So… You want to learn the essentials to Option trading eh?
Look no further. In this blog here, I will go over all of the basics and essentials information you need prior to trading options. So, what are options? As defined by Investopedia, it is a contract that give buyers the right, but not the obligation, to buy or sell an underling asset at an agreed-upon price and date. Options are split between calls and puts. As for dates, each option contract have specific expiration dates, e.g. they can expire on 4/17, 4/24/, or 5/1.
So where do I go to trade options?
Most brokers already offer option trading on their platform. Personally, I prefer using Robinhood just for their options trading because their UI is so simple yet elegant. Plus $0 commission fee. Pictured below is an example of Robinhood’s UI.
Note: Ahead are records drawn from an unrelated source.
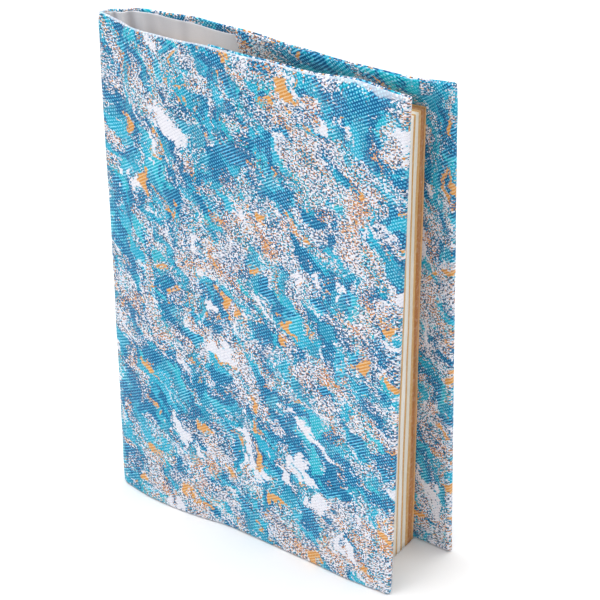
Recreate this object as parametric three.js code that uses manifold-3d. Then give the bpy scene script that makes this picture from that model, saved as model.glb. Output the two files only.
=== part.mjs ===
// Cloth cover for a paperback book, standing on its tail edge with the book's pages in it.
// One strip of brocade is folded round the book: front flap, front panel, spine, back panel, back flap.
// A plain lining covers its inner side between the two flaps. Millimetres, +Z up.
// X runs along the panels, spine at -X and fore-edge at +X. The front panel faces -Y.
import * as THREE from "three";
import { mergeVertices } from "three/addons/utils/BufferGeometryUtils.js";
import Module from "manifold-3d";

// ---------- driving dimensions ----------
const COVER_HEIGHT = 186; // head to tail of the cloth at the spine
const HEAD_DROP = 4.5; // how far the back panel's head has sunk at its fore-edge
const CLOTH = 1.1; // brocade with its backing
const POCKET = 0.5; // gap between a panel and its flap
const FLAP = 1.0; // turned-in flap
const PANEL_FULL = CLOTH + POCKET + FLAP; // panel with its flap, 2.6
const LINING = 0.6; // lining cloth
const FLAP_LENGTH_FRONT = 68; // fore-edge fold to the flap's free edge
const FLAP_LENGTH_BACK = 73;
const HEM = 3.5; // flap sewn to the panel along head and tail
const FORE_HEM = 3; // solid fold at the fore-edge
const PAGE_HEIGHT = 173;
const GAP = 0.35; // clearance between separate pieces
const LEVEL_OF_HEAD = 170; // above this the cloth stands free of the pages

// ---------- plan of the cloth's outer face ----------
// Each row is one station along the strip, from the front fore-edge round the spine to the back
// fore-edge: x and y at the tail, at the level of the pages' head, and at the cover's own head.
const FRONT = [
  [115.1, 0.0, 113.5, 5.8, 113.3, 6.3],
  [108.0, -0.4, 105.6, 5.3, 105.4, 5.9],
  [99.8, -0.8, 96.8, 4.9, 96.4, 5.4],
  [87.1, -0.4, 82.9, 4.3, 82.5, 4.7],
  [74.1, 0.0, 68.9, 3.7, 68.4, 4.0],
  [60.0, 0.2, 54.6, 2.8, 54.1, 3.0],
  [47.0, 0.3, 42.0, 2.1, 41.6, 2.2],
  [34.4, -1.4, 30.9, 1.0, 30.5, 1.2],
  [22.0, -2.1, 21.3, 0.3, 21.2, 0.5],
  [11.7, -1.6, 12.1, 0.5, 12.2, 0.7],
  [5.1, -0.4, 6.0, 2.0, 6.0, 2.2],
  [1.6, 0.3, 1.6, 3.1, 1.6, 3.3],
];
const SPINE = [
  [0.9, 0.5, 0.6, 3.2, 0.6, 3.4],
  [-0.1, 0.9, -0.9, 3.4, -1.0, 3.6],
  [-0.8, 1.8, -2.1, 4.2, -2.2, 4.4],
  [-1.5, 4.4, -2.4, 6.0, -2.4, 6.1],
  [-1.2, 8.6, -1.2, 8.6, -1.2, 8.6],
  [0.4, 12.8, 0.6, 10.8, 0.6, 10.6],
  [2.6, 16.4, 2.2, 12.8, 2.2, 12.2],
  [5.6, 19.6, 4.8, 15.2, 4.7, 14.3],
  [9.4, 22.2, 7.6, 17.1, 7.4, 16.1],
  [12.6, 23.6, 11.2, 18.8, 11.0, 17.6],
];
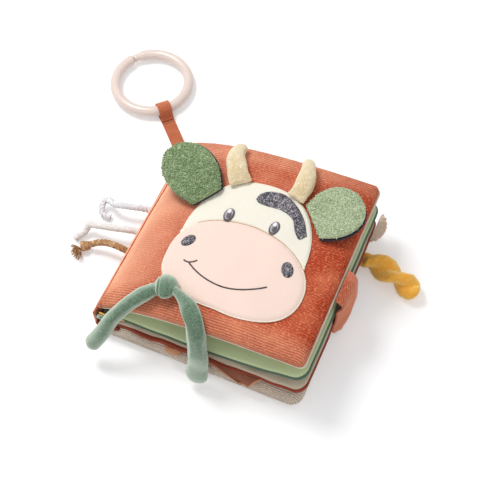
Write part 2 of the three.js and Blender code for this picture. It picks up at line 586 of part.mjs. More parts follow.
function buildEar({ name, size, root, tip, baseShare }) {
  const [first, second] = root;
  const middle = first.clone().add(second).multiplyScalar(0.5);
  const across = second.clone().sub(first).normalize();
  const along = tip.clone().sub(middle);
  along.addScaledVector(across, -along.dot(across)).normalize();
  const up = across.clone().cross(along).normalize();
  if (up.z < 0) up.negate();
  const right = along.clone().cross(up);
  const frame = new THREE.Matrix4().makeBasis(right, along, up).setPosition(middle);
  const body = hingedBody(name, frontCover, middle, along.clone().cross(up).negate());
  const backLayer = earLayer(size, baseShare, 0, 0, ear.backThickness).applyMatrix4(frame);
  const frontLayer = earLayer(size, baseShare, ear.frontInset, ear.backThickness + gap, ear.frontThickness);
  addPiece(body, `${name}_back`, backLayer, colours.charcoal);
  addPiece(body, `${name}_front`, frontLayer.applyMatrix4(frame), colours.teddy);
}

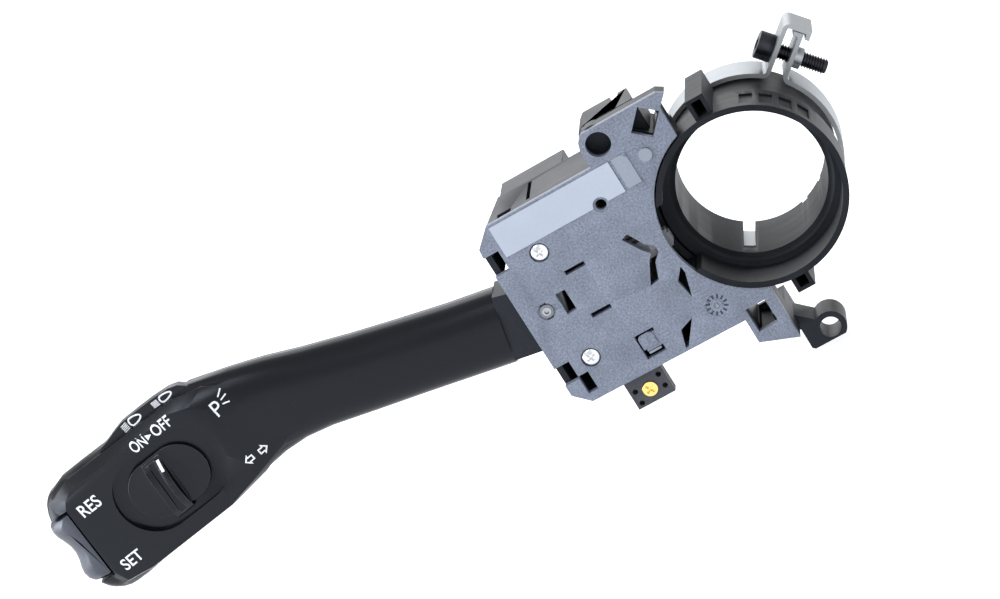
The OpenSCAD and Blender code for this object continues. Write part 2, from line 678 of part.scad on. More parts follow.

Option contracts represent 100 shares, and a buyer will always pay a premium fee for each contract. For example as pictured above, for TSLA $485 CALL 4/17 EXPIRATION, the price is $30.35. No, that doesn’t mean you are allowed to buy it at $30.35 for Tesla. As mentioned before, contracts represents 100 shares. So in total, the price for 1 contract would be $3,035 ($30.35 x 100).
Strike Price = Set price at which a contract can be sold or bought when it has been exercised.
Calls = Buying in that if the speculation of a stock/ETF is to go up
Puts = Buying in that if the speculation of a stock/ETF is to go down
LEAPs = Long-term Equity Anticipation Securities. Essentially the same to regular options, but they just have a longer expiration date. Any expiration greater than a year is considered a LEAP, while those that expire within a year are short-term.
Straddle = Buying a call and put with the same strike price and same expiration date.
Strangle = Buying a call and put with different strike prices BUT with the same expiration date.
In the Money (ITM) = For a call option to be ITM, stock price has to be greater than current strike price. For a put option to be ITM, stock price has to be less than current strike price.
At the Money (ATM) = For both calls and puts option, stock price has to equal strike price.
Out of the Money (OTM) = For a call option to be OTM, underlying price has to be below strike price. For a put option to be OTM, underlying price is above the strike price.
- E.G. Stock A is trading at $17. OTM Calls would have strike prices above $17. OTM Puts would have strike prices below $17.
- DELTA = Measures change in option price when stock price moves. 0/1 for calls. -1/0 for puts. (If stock price of tesla goes up, option price increases by 0.49)
- GAMMA = Measures change in Delta when stock price moves.
- THETA = Price at which option price decays everyday as expiration is near.
- VEGA = Measures change in option price when volatility moves.
- RHO = Represented as rate of change to interest rate
Implied Volatility (IV) = Market’s forecast of a likely movement in security’s price. IV increases in bearish markets; while it decreases in bullish markets.
Volatility Crush = Describes swift reduction in IV of an option after underlying’s stock earnings are announced or other major news event. This occurs because the IV will usually rise before earnings, and fall once earnings are announced.